▶ _WHAT YOU HAVE TO DO_
Copy exactly, please, the lines of the data from its start through the line containing "heel_r = 18; // [8:1:20]".

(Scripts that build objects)

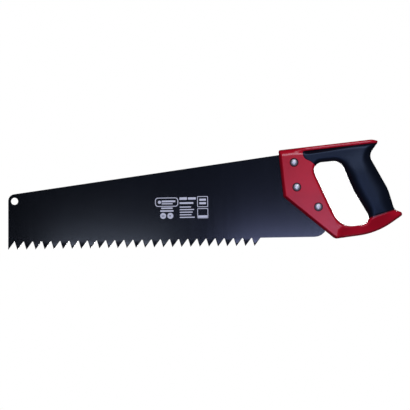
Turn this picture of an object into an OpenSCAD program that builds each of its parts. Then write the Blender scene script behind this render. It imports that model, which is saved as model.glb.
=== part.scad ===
// Handsaw for building board: coarse set teeth, closed two-material handle.
// The saw hangs in the XZ plane: toe towards -X, teeth towards -Z, thickness along Y.
// The origin is the centre of the hand grip, on the blade's middle plane.

/* [Blade] */
// Length along the tooth line, toe to heel
blade_length = 450; // [410:5:650]
// Plate thickness
blade_t = 1.3; // [0.9:0.1:1.6]
// Height of the sharp toe corner above the tooth tips, before rounding
toe_height = 77.7; // [60:0.1:85]
// Height of the back where the blade enters the handle, above the tooth tips
back_height = 128.4; // [120:0.1:129]
// Lean of the toe edge away from square, in degrees
toe_lean = 1; // [0:0.5:4]
// Radius of the toe's top corner
toe_corner_r = 9.5; // [6:0.5:12]
// Diameter of the hanging hole
hang_hole_d = 10; // [6:0.5:11]
// Radius of the heel corner under the handle
heel_r = 18; // [8:1:20]

/* [Teeth] */
// Number of teeth
tooth_count = 28; // [16:1:28]
// Distance from tip to tip
tooth_pitch = 12.92; // [11:0.01:13]
// Depth from the tips to the bottoms of the rounded gullets
tooth_depth = 11.4; // [8:0.1:11.6]
// Angle of the steep flank, which faces the toe, from square
steep_angle = 16.5; // [10:0.5:20]
// Radius at the bottom of each gullet
gullet_r = 0.8; // [0.4:0.1:1.2]
// How far each tip is bent sideways
tooth_set = 0.45; // [0.1:0.05:0.8]
// Height above the tips where the bend starts
bend_height = 7; // [5:0.5:8]

/* [Handle] */
// Thickness over the two cheeks
cheek_t = 23; // [20:0.5:25]
// Radius along the top of the rail
rail_r = 10; // [6:0.5:10]
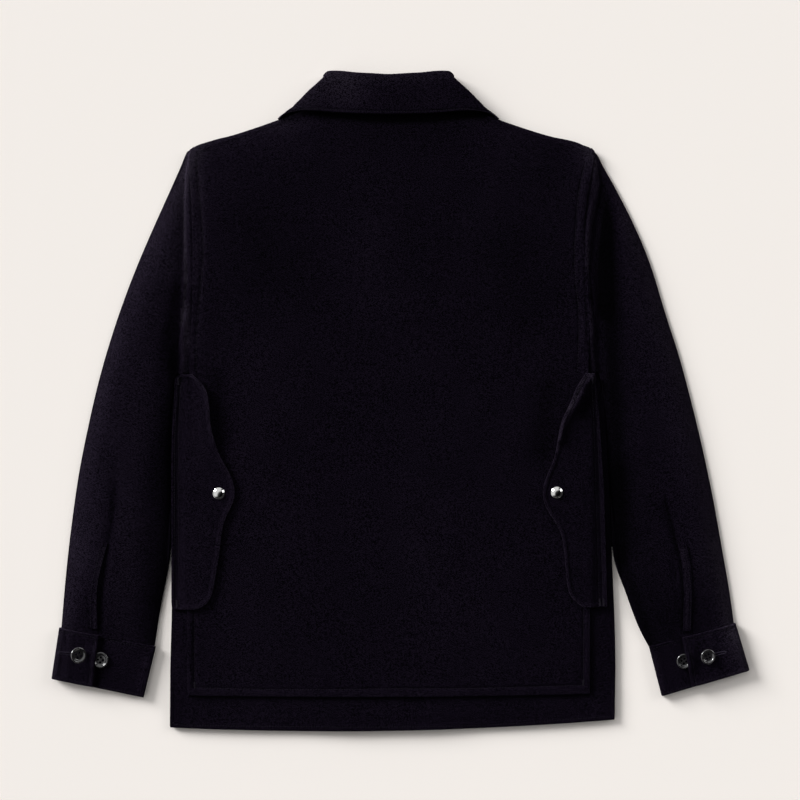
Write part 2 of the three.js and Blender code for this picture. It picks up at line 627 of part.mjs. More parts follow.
// A cuff is one strap wrapped round: it starts beneath the lap, goes round the inner fold,
// under the wrist, round the outer fold and ends on top of its own start. Each point of the
// path has its place across the cuff and its height, and the way its outer face looks.
function cuffPath(width, lap) {
  const { under, lower, upper } = CUFF_MIDDLE;
  const half = CUFF_CLOTH / 2;
  const path = [];
  const point = (w, z, outW, outZ, onLap) => path.push({ w, z, outW, outZ, onLap });
  const turn = (w, low, high, first, side) => {
    const radius = (high - low) / 2;
    const angles = first > 0 ? EDGE_ANGLES.slice().reverse() : EDGE_ANGLES;
    angles.forEach((angle) => {
      const a = degToRad(angle);
      const outW = side * Math.cos(a);
      point(w + radius * outW, low + radius + radius * Math.sin(a), outW, Math.sin(a), false);
    });
  };
  const innerTurn = width - half - (lower - under) / 2;
  const outerTurn = half + (upper - under) / 2;
  const start = lap - CUFF_UNDERLAP;
  CUFF_STOPS.lower.forEach((stop) => point(start + stop, lower, 0, 1, false));
  turn(innerTurn, under, lower, 1, 1);
  CUFF_STOPS.under.forEach((share) => point(lerp(outerTurn, innerTurn, share), under, 0, -1, false));
  turn(outerTurn, under, upper, -1, -1);
  CUFF_STOPS.upper.forEach((share) => point(lerp(outerTurn, lap, share), upper, 0, 1, false));
  CUFF_STOPS.lap.forEach((stop) => point(lap - stop, upper, 0, 1, true));
  return path;
}

// How much of its lift the lap has at a distance from its edge and down from the button.
function lapLift(fromEdge, fromButton) {
  const across = 1 - between(LAP_LIFT_END, LAP_LIFT_START, fromEdge);
  return across * (1 - between(LAP_LIFT_SPREAD.full, LAP_LIFT_SPREAD.none, fromButton));
}

function cuff(name, size) {
  const [topOut, topIn, endOut, endIn, button] = [
    size.topOut, size.topIn, size.endOut, size.endIn, size.lapButton,
  ].map((corner) => new THREE.Vector2(...corner));
  const faces = [-CUFF_CLOTH / 2, CUFF_CLOTH / 2].map((distance) =>
    CUFF_RINGS.map((v) => {
      const out = topOut.clone().lerp(endOut, v);
      const inner = topIn.clone().lerp(endIn, v);
      const width = out.distanceTo(inner);
      const across = inner.clone().sub(out).divideScalar(width);
      const lap = lerp(size.lapTop, size.lapEnd, v);
      return cuffPath(width, lap).map((step) => {
        const w = step.w + distance * step.outW;
        const place = out.clone().addScaledVector(across, w);
        const lift = step.onLap ? LAP_LIFT * lapLift(lap - w, alongCuff(size, place, button)) : 0;
        return new THREE.Vector3(place.x, place.y, step.z + distance * step.outZ + lift);
      });
    }),
  );
  return add(name, wall(faces[0], faces[1], false), WOOL);
}

// Distance between two places measured down the cuff, from the sleeve to the wrist.
function alongCuff(cuffSize, a, b) {
  const down = new THREE.Vector2(...cuffSize.endOut).sub(new THREE.Vector2(...cuffSize.topOut)).normalize();
  return Math.abs(a.clone().sub(b).dot(down));
}

function lathe(profile, radius, height) {
  const points = profile.map((row) => new THREE.Vector2(row.share * radius, row.height * height));
  const geometry = new THREE.LatheGeometry(points, ROUND_SIDES);
  geometry.rotateX(Math.PI / 2);
  return geometry;
}

// A closed geometry as a solid for cutting.
function solidOf(geometry) {
  const bare = geometry.clone();
  bare.deleteAttribute("normal");
  bare.deleteAttribute("uv");
  const merged = mergeVertices(bare, 1e-4);
  return new wasm.Manifold(
    new wasm.Mesh({
      numProp: 3,
      vertProperties: merged.attributes.position.array,
      triVerts: new Uint32Array(merged.index.array),
    }),
  );
}

function geometryOf(solid) {
  const mesh = solid.getMesh();
  const geometry = new THREE.BufferGeometry();
  geometry.setAttribute("position", new THREE.BufferAttribute(mesh.vertProperties, 3));
  geometry.setIndex(new THREE.BufferAttribute(mesh.triVerts, 1));
  geometry.computeVertexNormals();
  return geometry;
}

function buttonGeometry() {
  let body = solidOf(lathe(BUTTON_PROFILE, BUTTON_RADIUS, BUTTON_THICK));
  for (const sx of [-1, 1]) {
    for (const sy of [-1, 1]) {
      const hole = new THREE.CylinderGeometry(
        BUTTON_HOLE.radius,
        BUTTON_HOLE.radius,
        4 * BUTTON_THICK,
        BUTTON_HOLE.sides,
      );
      hole.rotateX(Math.PI / 2);
      hole.translate(sx * BUTTON_HOLE.spread, sy * BUTTON_HOLE.spread, 0);
      body = body.subtract(solidOf(hole));
    }
  }
  return geometryOf(body);
}

// A strip along the sleeve's slit, laid on the sleeve's upper face.
function placket(name, path, rings, side) {
  const lines = path.map(({ x, y }) => [0, 0.5, 1].map((u) => [x + side * u * PLACKET_WIDTH, y]));
  const inside = lines.map((line) =>
    line.map(([x, y]) => new THREE.Vector3(x, y, sleeveHeightAt(rings, x, y) + GAP)),
  );
  const outside = inside.map((line) =>
    line.map((p) => new THREE.Vector3(p.x, p.y, p.z + PLACKET_CLOTH)),
  );
  return add(name, wall(inside, outside, false), WOOL);
}

// Height of a sleeve's upper face at a place, read between the two rings around it.
function sleeveHeightAt(rings, x, y) {
  for (let i = 0; i + 1 < rings.length; i++) {
    const a = sleeveShare(rings[i], x, y);
    const b = sleeveShare(rings[i + 1], x, y);
    if (a.past >= 0 && b.past <= 0) {
      const t = a.past / (a.past - b.past);
      return lerp(sleeveTop(rings[i], a.share), sleeveTop(rings[i + 1], b.share), t);
    }
  }
  return sleeveTop(rings[rings.length - 1], 0.5);
}

// A place's share along a ring, and how far past the ring it lies towards the cuff.
function sleeveShare(ring, x, y) {
  const out = new THREE.Vector2(ring.outX, ring.outY);
  const across = new THREE.Vector2(ring.inX, ring.inY).sub(out);
  const width = across.length();
  across.divideScalar(width);
  const from = new THREE.Vector2(x, y).sub(out);
  const share = Math.min(Math.max(from.dot(across) / width, 0), 1);
  const turn = Math.sign(ring.inX - ring.outX) || 1;
  return { share, past: -turn * (across.x * from.y - across.y * from.x) };
}

// The collar's section as rows: height on its part, depth from the loop's middle plane,
// spread, and the way its outer face looks.
function collarSection() {
  const rows = [];
  const middle = (FALL_DEPTH + STAND_DEPTH) / 2;
  const bend = (FALL_DEPTH - STAND_DEPTH) / 2;
  const crown = bend + COLLAR_CLOTH / 2;
  COLLAR_FALL.forEach((row) => {
    rows.push({ part: "fall", ...row, depth: FALL_DEPTH, rise: -crown * row.height, out: 1, up: 0 });
  });
  for (let i = 1; i < ROLL_STEPS; i++) {
    const a = (Math.PI * i) / ROLL_STEPS;
    rows.push({
      part: "fall",
      height: 1,
      spread: COLLAR_STAND[0].spread,
      depth: middle + bend * Math.cos(a),
      rise: -crown + bend * Math.sin(a),
      out: Math.cos(a),
      up: Math.sin(a),
    });
  }
  COLLAR_STAND.forEach((row) => {
    rows.push({ part: "stand", ...row, depth: STAND_DEPTH, rise: -crown * row.height, out: -1, up: 0 });
  });
  return rows;
}

// Places along the flattened loop, from the left leaf's end round the back to the right one.
function collarStations() {
  const stations = [];
  for (let i = 0; i < COLLAR_FRONT_STEPS; i++) {
    stations.push({ side: -1, front: 1, along: i / COLLAR_FRONT_STEPS, turn: -90 });
  }
  for (let i = 0; i < COLLAR_TURN_STEPS; i++) {
    stations.push({ side: -1, front: null, along: 1, turn: -90 + (180 * i) / COLLAR_TURN_STEPS });
  }
  for (let i = 0; i <= COLLAR_BACK_STEPS; i++) {
    const along = (2 * i) / COLLAR_BACK_STEPS - 1;
    stations.push({ side: Math.sign(along) || 1, front: 0, along: Math.abs(along), turn: 90 });
  }
  for (let i = 1; i <= COLLAR_TURN_STEPS; i++) {
    stations.push({ side: 1, front: null, along: 1, turn: 90 - (180 * i) / COLLAR_TURN_STEPS });
  }
  for (let i = 1; i <= COLLAR_FRONT_STEPS; i++) {
    stations.push({ side: 1, front: 1, along: 1 - i / COLLAR_FRONT_STEPS, turn: -90 });
  }
  return stations;
}

// One point of the collar's face: face is 1 on the side that shows and -1 behind it.
function collarPoint(row, station, face) {
  const half = COLLAR_CLOTH / 2;
  const depth = row.depth + face * half * row.out;
  const angle = degToRad(station.turn);
  const leaf = LEAF_END + (row.part === "fall" ? LEAF_POINT * (1 - row.height) : 0);
  let x = row.spread + depth * Math.cos(angle);
  if (station.front === 1) {
    x = lerp(leaf, row.spread, station.along);
  } else if (station.front === 0) {
    x = row.spread * station.along;
  }
  const share = Math.min(x / (row.spread + COLLAR_MIDDLE_Z), 1);
  const frontness = (1 - Math.sin(angle)) / 2;
  const drop = neckDrop(share);
  const rollBack = read(ROLL_LINE_BACK, "share", share, "y");
  const rollFront = rollBack - drop;
  const isFall = row.part === "fall";
  const edgeBack = isFall ? read(FALL_EDGE_BACK, "share", share, "y") : STAND_SEAM;
  const edgeFront = isFall ? read(LEAF_EDGE_FRONT, "share", share, "y") : STAND_SEAM - drop;
  const back = lerp(edgeBack, rollBack, row.height);
  const front = lerp(edgeFront, rollFront, row.height);
  const y = lerp(back, front, frontness) + row.rise + face * half * row.up;
  const z = COLLAR_MIDDLE_Z + depth * Math.sin(angle);
  return new THREE.Vector3(NECK_X + station.side * x, y, z);
}

function collar() {
  const section = collarSection();
  const faces = [-1, 1].map((face) =>
    collarStations().map((station) => section.map((row) => collarPoint(row, station, face))),
  );
  return add("collar", wall(faces[0], faces[1], false), WOOL);
}

panel("front_left", frontPlan(-1), frontUnder, CLOTH);
panel("front_right", frontPlan(1), lappedFrontUnder, CLOTH);
panel("back", planGrid(BACK_ROWS, COLUMNS), backUnder, CLOTH);
panel("back_pocket_panel", pocketPanelPlan(), panelUnder, CLOTH);
panel("pocket_flap_left", flapPlan(FLAP_LEFT_ROWS, "left"), (x, y) => flapUnder(x, y, "left"), FLAP_CLOTH);
panel("pocket_flap_right", flapPlan(FLAP_RIGHT_ROWS, "right"), (x, y) => flapUnder(x, y, "right"), FLAP_CLOTH);
for (const snap of SNAPS) {
  const mesh = add(snap.name, lathe(SNAP_PROFILE, SNAP_RADIUS, 1), NICKEL);
  const level = flapUnder(snap.x, snap.y, snap.side) + FLAP_CLOTH + GAP;
  mesh.position.set(snap.x, snap.y, level);
}
sleeve("sleeve_left", SLEEVE_LEFT_RINGS, -1);
sleeve("sleeve_right", SLEEVE_RIGHT_RINGS, 1);
placket("sleeve_placket_left", PLACKET_PATHS.left, SLEEVE_LEFT_RINGS, -1);
placket("sleeve_placket_right", PLACKET_PATHS.right, SLEEVE_RIGHT_RINGS, 1);
for (const side of ["left", "right"]) {
  const size = CUFFS[side];
  cuff("cuff_" + side, size);
  const topButton = add("cuff_button_" + side + "_1", buttonGeometry(), BUTTON_FINISH);
  const tilt = degToRad(BUTTON_TILT) * (side === "left" ? 1 : -1);
  const rise = BUTTON_RADIUS * Math.sin(degToRad(BUTTON_TILT));
  topButton.rotation.set(0, tilt, 0);
  topButton.position.set(...size.topButton, CUFF_MIDDLE.upper + CUFF_CLOTH / 2 + GAP + rise);
  const spareButton = add("cuff_button_" + side + "_2", buttonGeometry(), BUTTON_FINISH);
  spareButton.position.set(...size.lapButton, CUFF_MIDDLE.lower + CUFF_CLOTH / 2 + GAP);
}
collar();

// The origin is the middle of the footprint, on the surface.
const extent = new THREE.Box3().setFromObject(jacket);
const middle = extent.getCenter(new THREE.Vector3());
jacket.position.set(-middle.x, -middle.y, -extent.min.z);

export default jacket;
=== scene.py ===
# %% [markdown]
# # A wool mackinaw jacket, laid flat on its front
#
# The jacket lies face down on a pale table and we look straight down on its back. The packed
# model gives every piece its place and size. This script gives each piece its cloth: soft
# rounded rims, seams pressed into the wool, topstitching, buttons and snaps. Everything here
# is in metres, so the sizes below are millimetres times MM.

import json
import math

import bmesh
import bpy
import numpy as np
from mathutils import Matrix, Vector
from mathutils.bvhtree import BVHTree
from mathutils.kdtree import KDTree

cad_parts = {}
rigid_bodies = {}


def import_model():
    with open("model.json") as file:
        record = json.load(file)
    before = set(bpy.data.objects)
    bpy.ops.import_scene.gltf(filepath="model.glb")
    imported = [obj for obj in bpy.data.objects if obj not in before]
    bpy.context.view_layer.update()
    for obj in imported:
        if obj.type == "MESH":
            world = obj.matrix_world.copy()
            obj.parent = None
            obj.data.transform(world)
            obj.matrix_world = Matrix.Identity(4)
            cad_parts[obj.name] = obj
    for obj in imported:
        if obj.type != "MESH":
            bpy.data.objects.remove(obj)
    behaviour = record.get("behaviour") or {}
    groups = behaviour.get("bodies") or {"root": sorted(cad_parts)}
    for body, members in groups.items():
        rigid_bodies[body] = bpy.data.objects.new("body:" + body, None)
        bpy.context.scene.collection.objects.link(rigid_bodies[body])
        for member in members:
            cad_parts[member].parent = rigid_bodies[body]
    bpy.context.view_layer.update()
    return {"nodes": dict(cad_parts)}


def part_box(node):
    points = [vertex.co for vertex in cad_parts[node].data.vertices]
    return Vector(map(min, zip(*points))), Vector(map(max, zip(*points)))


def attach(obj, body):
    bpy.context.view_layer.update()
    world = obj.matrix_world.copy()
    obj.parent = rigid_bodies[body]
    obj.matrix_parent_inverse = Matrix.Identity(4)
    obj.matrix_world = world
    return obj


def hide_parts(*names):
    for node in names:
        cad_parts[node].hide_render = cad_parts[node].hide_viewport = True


for old in list(bpy.data.objects):
    bpy.data.objects.remove(old)

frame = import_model()
nodes = frame["nodes"]
MM = 0.001
scene = bpy.context.scene
print("nodes:", len(nodes))

# %% [markdown]
# ## The camera
#
# Flat garments are photographed from straight above, from far off, so that nothing leans.
# A long lens does the same here: 85 mm, over two metres up, with 960 mm in view.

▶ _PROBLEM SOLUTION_
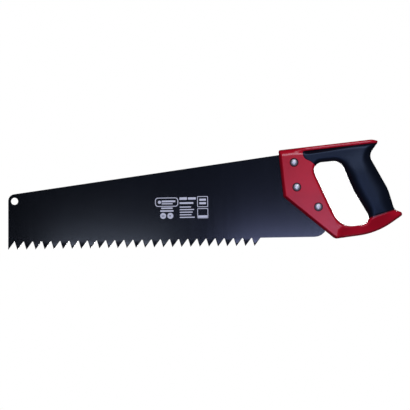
Turn this picture of an object into an OpenSCAD program that builds each of its parts. Then write the Blender scene script behind this render. It imports that model, which is saved as model.glb.
=== part.scad ===
// Handsaw for building board: coarse set teeth, closed two-material handle.
// The saw hangs in the XZ plane: toe towards -X, teeth towards -Z, thickness along Y.
// The origin is the centre of the hand grip, on the blade's middle plane.

/* [Blade] */
// Length along the tooth line, toe to heel
blade_length = 450; // [410:5:650]
// Plate thickness
blade_t = 1.3; // [0.9:0.1:1.6]
// Height of the sharp toe corner above the tooth tips, before rounding
toe_height = 77.7; // [60:0.1:85]
// Height of the back where the blade enters the handle, above the tooth tips
back_height = 128.4; // [120:0.1:129]
// Lean of the toe edge away from square, in degrees
toe_lean = 1; // [0:0.5:4]
// Radius of the toe's top corner
toe_corner_r = 9.5; // [6:0.5:12]
// Diameter of the hanging hole
hang_hole_d = 10; // [6:0.5:11]
// Radius of the heel corner under the handle
heel_r = 18; // [8:1:20]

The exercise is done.